EXERCISE AIM: Print all of the data exactly.

SOURCE DATA:
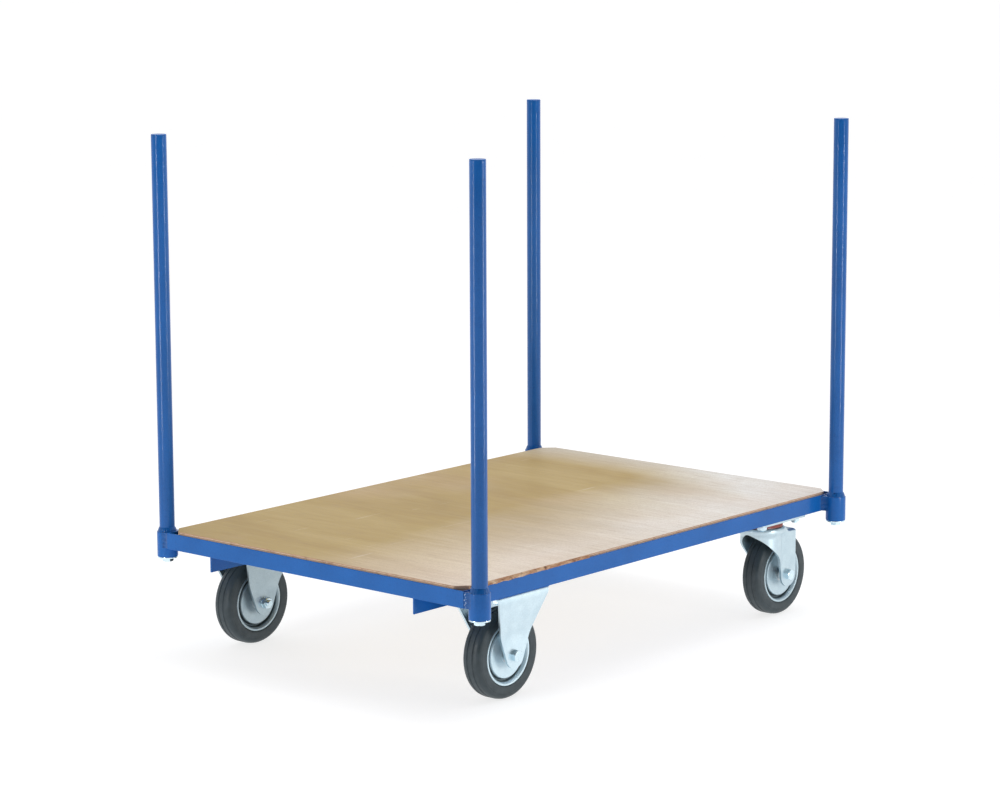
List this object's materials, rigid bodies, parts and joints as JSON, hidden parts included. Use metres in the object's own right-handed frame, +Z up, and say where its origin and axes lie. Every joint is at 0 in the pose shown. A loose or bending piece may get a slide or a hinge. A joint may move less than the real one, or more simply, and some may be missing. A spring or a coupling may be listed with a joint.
{
  "type": "platform trolley",
  "caption": "Flat timber platform trolley with a blue angle-steel frame, tall round posts at the corners, fixed castors at one end and swivel castors at the other.",
  "frame": {"origin": "on the floor under the middle of the platform", "axes": "+X along the platform towards the swivel castors, +Y to the left, +Z up"},
  "size_m": [1.08, 0.796, 0.949],
  "materials": {
    "blue_coat": "gloss powder coat",
    "plywood": "satin",
    "tyre_rubber": "matte",
    "seal_rubber": "matte",
    "zinc_plate": "bright zinc plated",
    "zinc_rim": "bright zinc plated",
    "zinc_fastener": "zinc plated",
    "ball_steel": "polished",
    "hub_steel": "greased steel"
  },
  "bodies": {
    "chassis": {"axle_bolts_rear": "zinc_fastener", "axle_nuts_rear": "zinc_fastener", "axle_sleeves_rear": "zinc_fastener", "bracket_rear_left": "zinc_plate", "bracket_rear_right": "zinc_plate", "castor_bearer_left": "blue_coat", "castor_bearer_right": "blue_coat", "castor_bolts": "zinc_fastener", "castor_nuts": "zinc_fastener", "cross_bearer_1": "blue_coat", "cross_bearer_2": "blue_coat", "cross_bearer_3": "blue_coat", "cross_bearer_4": "blue_coat", "deck_panel": "plywood", "deck_screws": "zinc_fastener", "dust_seal_left": "seal_rubber", "dust_seal_right": "seal_rubber", "end_rail_front": "blue_coat", "end_rail_rear": "blue_coat", "kingpin_left": "zinc_fastener", "kingpin_right": "zinc_fastener", "long_rail_left": "blue_coat", "long_rail_right": "blue_coat", "post_bolts": "zinc_fastener", "post_caps": "blue_coat", "post_collars": "blue_coat", "post_front_left": "blue_coat", "post_front_right": "blue_coat", "post_inserts": "zinc_fastener", "post_rear_left": "blue_coat", "post_rear_right": "blue_coat", "post_washers": "zinc_fastener", "race_balls_left": "ball_steel", "race_balls_right": "ball_steel", "socket_front_left": "blue_coat", "socket_front_right": "blue_coat", "socket_rear_left": "blue_coat", "socket_rear_right": "blue_coat", "swivel_plate_left": "zinc_plate", "swivel_plate_right": "zinc_plate"},
    "swivel_front_left": {"axle_bolt_front_left": "zinc_fastener", "axle_nut_front_left": "zinc_fastener", "axle_sleeve_front_left": "zinc_fastener", "fork_left": "zinc_plate"},
    "wheel_front_left": {"hub_front_left": "hub_steel", "rim_front_left": "zinc_rim", "tyre_front_left": "tyre_rubber"},
    "wheel_rear_left": {"hub_rear_left": "hub_steel", "rim_rear_left": "zinc_rim", "tyre_rear_left": "tyre_rubber"},
    "swivel_front_right": {"axle_bolt_front_right": "zinc_fastener", "axle_nut_front_right": "zinc_fastener", "axle_sleeve_front_right": "zinc_fastener", "fork_right": "zinc_plate"},
    "wheel_front_right": {"hub_front_right": "hub_steel", "rim_front_right": "zinc_rim", "tyre_front_right": "tyre_rubber"},
    "wheel_rear_right": {"hub_rear_right": "hub_steel", "rim_rear_right": "zinc_rim", "tyre_rear_right": "tyre_rubber"}
  },
  "joints": [
    {"name": "swivel_front_left", "type": "hinge", "parent": "chassis", "child": "swivel_front_left", "pos_m": [0.382, 0.304, 0.17], "axis": [0, 0, 1], "continuous": true},
    {"name": "wheel_front_left_spin", "type": "hinge", "parent": "swivel_front_left", "child": "wheel_front_left", "pos_m": [0.424, 0.304, 0.08], "axis": [0, 1, 0], "continuous": true},
    {"name": "wheel_rear_left_spin", "type": "hinge", "parent": "chassis", "child": "wheel_rear_left", "pos_m": [-0.382, 0.304, 0.08], "axis": [0, 1, 0], "continuous": true},
    {"name": "swivel_front_right", "type": "hinge", "parent": "chassis", "child": "swivel_front_right", "pos_m": [0.382, -0.304, 0.17], "axis": [0, 0, 1], "continuous": true},
    {"name": "wheel_front_right_spin", "type": "hinge", "parent": "swivel_front_right", "child": "wheel_front_right", "pos_m": [0.424, -0.304, 0.08], "axis": [0, 1, 0], "continuous": true},
    {"name": "wheel_rear_right_spin", "type": "hinge", "parent": "chassis", "child": "wheel_rear_right", "pos_m": [-0.382, -0.304, 0.08], "axis": [0, 1, 0], "continuous": true}
  ]
}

FULL SOLUTION:
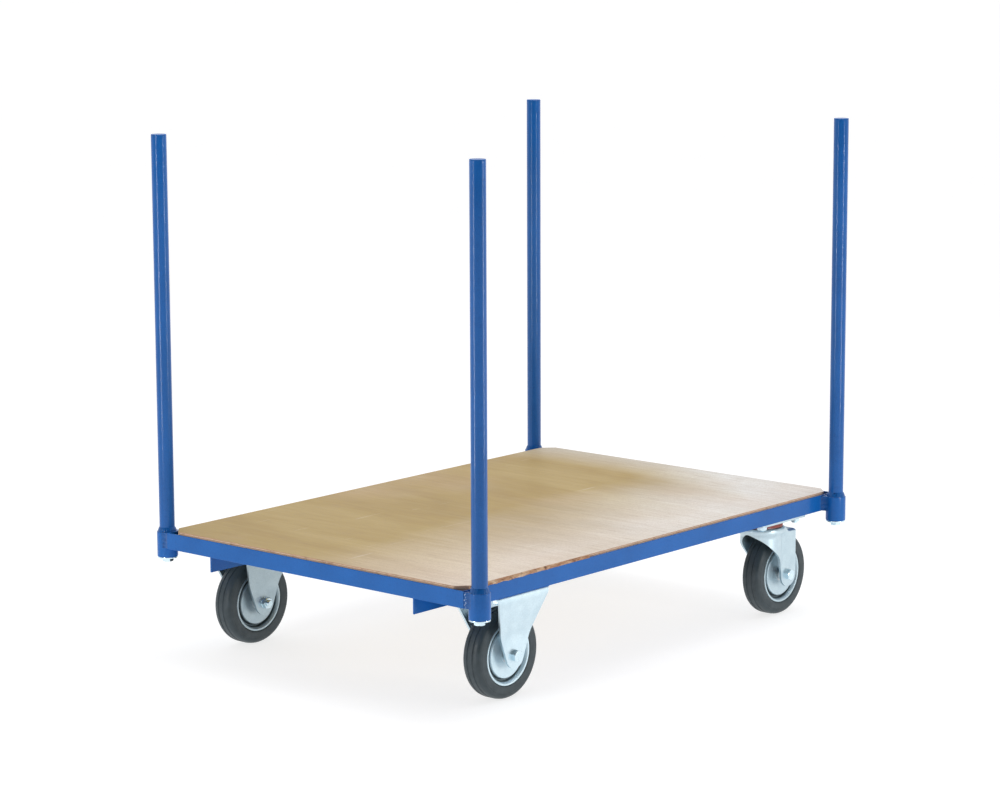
List this object's materials, rigid bodies, parts and joints as JSON, hidden parts included. Use metres in the object's own right-handed frame, +Z up, and say where its origin and axes lie. Every joint is at 0 in the pose shown. A loose or bending piece may get a slide or a hinge. A joint may move less than the real one, or more simply, and some may be missing. A spring or a coupling may be listed with a joint.
{
  "type": "platform trolley",
  "caption": "Flat timber platform trolley with a blue angle-steel frame, tall round posts at the corners, fixed castors at one end and swivel castors at the other.",
  "frame": {"origin": "on the floor under the middle of the platform", "axes": "+X along the platform towards the swivel castors, +Y to the left, +Z up"},
  "size_m": [1.08, 0.796, 0.949],
  "materials": {
    "blue_coat": "gloss powder coat",
    "plywood": "satin",
    "tyre_rubber": "matte",
    "seal_rubber": "matte",
    "zinc_plate": "bright zinc plated",
    "zinc_rim": "bright zinc plated",
    "zinc_fastener": "zinc plated",
    "ball_steel": "polished",
    "hub_steel": "greased steel"
  },
  "bodies": {
    "chassis": {"axle_bolts_rear": "zinc_fastener", "axle_nuts_rear": "zinc_fastener", "axle_sleeves_rear": "zinc_fastener", "bracket_rear_left": "zinc_plate", "bracket_rear_right": "zinc_plate", "castor_bearer_left": "blue_coat", "castor_bearer_right": "blue_coat", "castor_bolts": "zinc_fastener", "castor_nuts": "zinc_fastener", "cross_bearer_1": "blue_coat", "cross_bearer_2": "blue_coat", "cross_bearer_3": "blue_coat", "cross_bearer_4": "blue_coat", "deck_panel": "plywood", "deck_screws": "zinc_fastener", "dust_seal_left": "seal_rubber", "dust_seal_right": "seal_rubber", "end_rail_front": "blue_coat", "end_rail_rear": "blue_coat", "kingpin_left": "zinc_fastener", "kingpin_right": "zinc_fastener", "long_rail_left": "blue_coat", "long_rail_right": "blue_coat", "post_bolts": "zinc_fastener", "post_caps": "blue_coat", "post_collars": "blue_coat", "post_front_left": "blue_coat", "post_front_right": "blue_coat", "post_inserts": "zinc_fastener", "post_rear_left": "blue_coat", "post_rear_right": "blue_coat", "post_washers": "zinc_fastener", "race_balls_left": "ball_steel", "race_balls_right": "ball_steel", "socket_front_left": "blue_coat", "socket_front_right": "blue_coat", "socket_rear_left": "blue_coat", "socket_rear_right": "blue_coat", "swivel_plate_left": "zinc_plate", "swivel_plate_right": "zinc_plate"},
    "swivel_front_left": {"axle_bolt_front_left": "zinc_fastener", "axle_nut_front_left": "zinc_fastener", "axle_sleeve_front_left": "zinc_fastener", "fork_left": "zinc_plate"},
    "wheel_front_left": {"hub_front_left": "hub_steel", "rim_front_left": "zinc_rim", "tyre_front_left": "tyre_rubber"},
    "wheel_rear_left": {"hub_rear_left": "hub_steel", "rim_rear_left": "zinc_rim", "tyre_rear_left": "tyre_rubber"},
    "swivel_front_right": {"axle_bolt_front_right": "zinc_fastener", "axle_nut_front_right": "zinc_fastener", "axle_sleeve_front_right": "zinc_fastener", "fork_right": "zinc_plate"},
    "wheel_front_right": {"hub_front_right": "hub_steel", "rim_front_right": "zinc_rim", "tyre_front_right": "tyre_rubber"},
    "wheel_rear_right": {"hub_rear_right": "hub_steel", "rim_rear_right": "zinc_rim", "tyre_rear_right": "tyre_rubber"}
  },
  "joints": [
    {"name": "swivel_front_left", "type": "hinge", "parent": "chassis", "child": "swivel_front_left", "pos_m": [0.382, 0.304, 0.17], "axis": [0, 0, 1], "continuous": true},
    {"name": "wheel_front_left_spin", "type": "hinge", "parent": "swivel_front_left", "child": "wheel_front_left", "pos_m": [0.424, 0.304, 0.08], "axis": [0, 1, 0], "continuous": true},
    {"name": "wheel_rear_left_spin", "type": "hinge", "parent": "chassis", "child": "wheel_rear_left", "pos_m": [-0.382, 0.304, 0.08], "axis": [0, 1, 0], "continuous": true},
    {"name": "swivel_front_right", "type": "hinge", "parent": "chassis", "child": "swivel_front_right", "pos_m": [0.382, -0.304, 0.17], "axis": [0, 0, 1], "continuous": true},
    {"name": "wheel_front_right_spin", "type": "hinge", "parent": "swivel_front_right", "child": "wheel_front_right", "pos_m": [0.424, -0.304, 0.08], "axis": [0, 1, 0], "continuous": true},
    {"name": "wheel_rear_right_spin", "type": "hinge", "parent": "chassis", "child": "wheel_rear_right", "pos_m": [-0.382, -0.304, 0.08], "axis": [0, 1, 0], "continuous": true}
  ]
}